Avrupada son dönemlerde yine moral’in ön planda olduğunu görüyoruz. Genel olarak Batı dünyasında, politik kazanımların geldiği nokta sürekli müdahale ihtiyacından uzaktadır, yerleşik ve oturmuş demokrasiler sürekli politik olma zorunluluğunu ortadan kaldırmıştır. Ancak bu yanıltıcı bir durumdur, halk politika sahnesinden ve kamusal alandan çekildiği anda derhal muhafazakar ve sağ fraksiyonlar bu moral hakim ortamın içine serpilmişlerdir. Şu an Btı dünyasında otoriter ve muhafazakar rejimlerin yeniden yükselişe geçişinin temel nedeni bahsi geçen depolitizasyon ve kamusal alandan çekilip bireysel kurtuluşa yönelmedir. Sağ düşünüş moral temelli düşünceye meyilli olduğu gibi tersi de doğru gibi görünüyor, moral temelli düşüncenin yaygınlaşması sağ düşünüşü besliyor. Yine Ortadoğu’daki savaş ve bunun yarattığı bizim de dahil olduğumuz genişletilmiş Avrupayı da etki altına alan mülteci problemi, politik bir tepki doğurmuş, ancak bu kez de işin moral yönü boşlukta kalmıştır.

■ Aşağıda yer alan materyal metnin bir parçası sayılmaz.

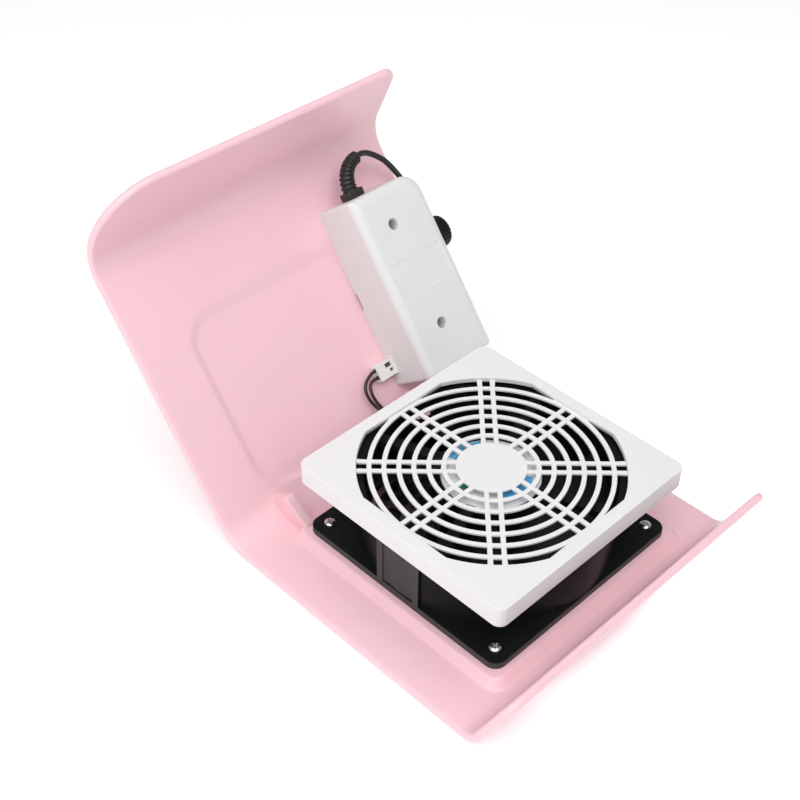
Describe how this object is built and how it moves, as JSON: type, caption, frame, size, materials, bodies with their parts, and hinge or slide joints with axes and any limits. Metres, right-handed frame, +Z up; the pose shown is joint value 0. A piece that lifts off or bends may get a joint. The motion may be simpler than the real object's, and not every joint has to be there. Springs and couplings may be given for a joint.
{
  "type": "nail dust collector",
  "caption": "Desk nail dust collector turned over: bent pink shell with a square axial fan, clip-on round-grille filter guard, control box with speed knob, and a black power cord.",
  "frame": {"origin": "on the resting surface, under the middle of the shell's width and length, cord left out", "axes": "+X across the shell towards the control box and knob, +Y from the front lip towards the bend and the rear panel, +Z up from the fan panel's outer face, through the fan, to the filter guard"},
  "size_m": [0.1831, 0.2619, 0.1617],
  "materials": {
    "pink_shell": "satin gloss pale pink ABS",
    "black_fan": "glossy black",
    "black_blades": "satin black",
    "yoke_steel": "zinc plated",
    "magnet": "matt dark grey",
    "steel": "ground",
    "chrome": "polished",
    "laminations": "stacked steel",
    "copper": "enamelled copper wire",
    "board_green": "solder mask",
    "label": "printed paper",
    "guard_white": "satin white",
    "box_white": "satin light grey white",
    "base_grey": "satin",
    "capacitor": "sleeved",
    "ferrite": "taped",
    "black_part": "moulded",
    "heatsink": "extruded",
    "fuse_glass": "glass and caps",
    "control_body": "moulded",
    "nickel": "nickel plated",
    "knob_black": "satin black, fluted",
    "connector_white": "nylon",
    "contacts": "tinned brass",
    "lead_dark": "insulated wire",
    "lead_red": "insulated wire",
    "black_rubber": "ribbed",
    "cord_black": "insulated cord",
    "plug_black": "moulded",
    "plug_pins": "nickel plated"
  },
  "bodies": {
    "housing": {"shell": "pink_shell", "fan_frame": "black_fan", "lower_bearing": "steel", "upper_bearing": "steel", "stator_core": "laminations", "stator_windings": "copper", "motor_board": "board_green", "fan_label": "label", "fan_screws": "chrome", "box_cover": "box_white", "box_base": "base_grey", "box_screws": "chrome", "control_board": "board_green", "board_screws": "steel", "board_capacitor": "capacitor", "board_inductor": "ferrite", "board_rectifier": "black_part", "board_transistor": "black_part", "board_heatsink": "heatsink", "board_fuse": "fuse_glass", "speed_control": "control_body", "control_nut": "nickel", "fan_socket": "connector_white", "fan_plug": "connector_white", "plug_contacts": "contacts", "fan_wire_upper": "lead_dark", "fan_wire_lower": "lead_red", "strain_relief": "black_rubber", "power_cord": "cord_black", "cord_coil": "cord_black", "cord_tail": "cord_black", "mains_plug": "plug_black", "mains_pins": "plug_pins", "cord_tie": "black_part"},
    "rotor": {"fan_impeller": "black_blades", "rotor_yoke": "yoke_steel", "rotor_magnet": "magnet", "fan_shaft": "steel", "shaft_clip": "steel", "preload_spring": "steel"},
    "knob": {"speed_knob": "knob_black", "control_shaft": "nickel"},
    "guard": {"filter_guard": "guard_white"}
  },
  "joints": [
    {"name": "fan_spin", "type": "hinge", "parent": "housing", "child": "rotor", "pos_m": [0.001, -0.0386, 0.03], "axis": [0, 0, 1], "continuous": true},
    {"name": "knob_turn", "type": "hinge", "parent": "housing", "child": "knob", "pos_m": [0.08, 0.08062, 0.07935], "axis": [1, 0, 0], "range_deg": [-150, 150]},
    {"name": "guard_pull", "type": "slide", "parent": "housing", "child": "guard", "axis": [0, 0, 1], "range_m": [0, 0.04]}
  ]
}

Şu basit inceleme bile göstermektedir ki, politikanın rehberliği ve yönlendiriciliği olmadan moral düşünüş hem içerdikleri, hem çıktıları, hem kamusal alanda yarattığı boşluğun doldurulma biçimi gibi birçok sebepten trajik sonuçlara yol açabilmektedir. Ben de Arendt’le benzer bir noktadan bakarak, Machiavelli’yi Sokrates’ten, politk olanı moral olandan, toplumsal olanı bireysel olandan daha erdemli görme eğilimindeyim. Bireyler kamusal alandan çekilip kendi içlerine kapandıkları anda, kamusal alanda oluşan boşluk ve yerleşen toplumsal duyarsızlık, direnişsizlik, iktidarın etki alanının tek yönlü olarak yayılmasını sağlamakta ve meşruiyetinin kaynağını toplumsal, özgürlükçü, çoğulcu temellerden çıkarıp, çoğunlukçu, kısıtlayıcı ve bireysel bir karaktere bürümektedir. Bu da özellikle demokratik rejimlerde çoğunluk diktatörlüğüne oradan da tolatiterizme yol açmaktadır. Bu yüzden kamusal alan her zaman iktidarın karşısında oluşacak bir direniş alanı olarak varlığını sürdürmelidir. Bu direniş iktidarın eylemlerine karşı değildir zira bu her zaman geç kalmış bir direniş olacaktır, söz konusu direniş, iktidarın kendisine ve varlığına karşıdır.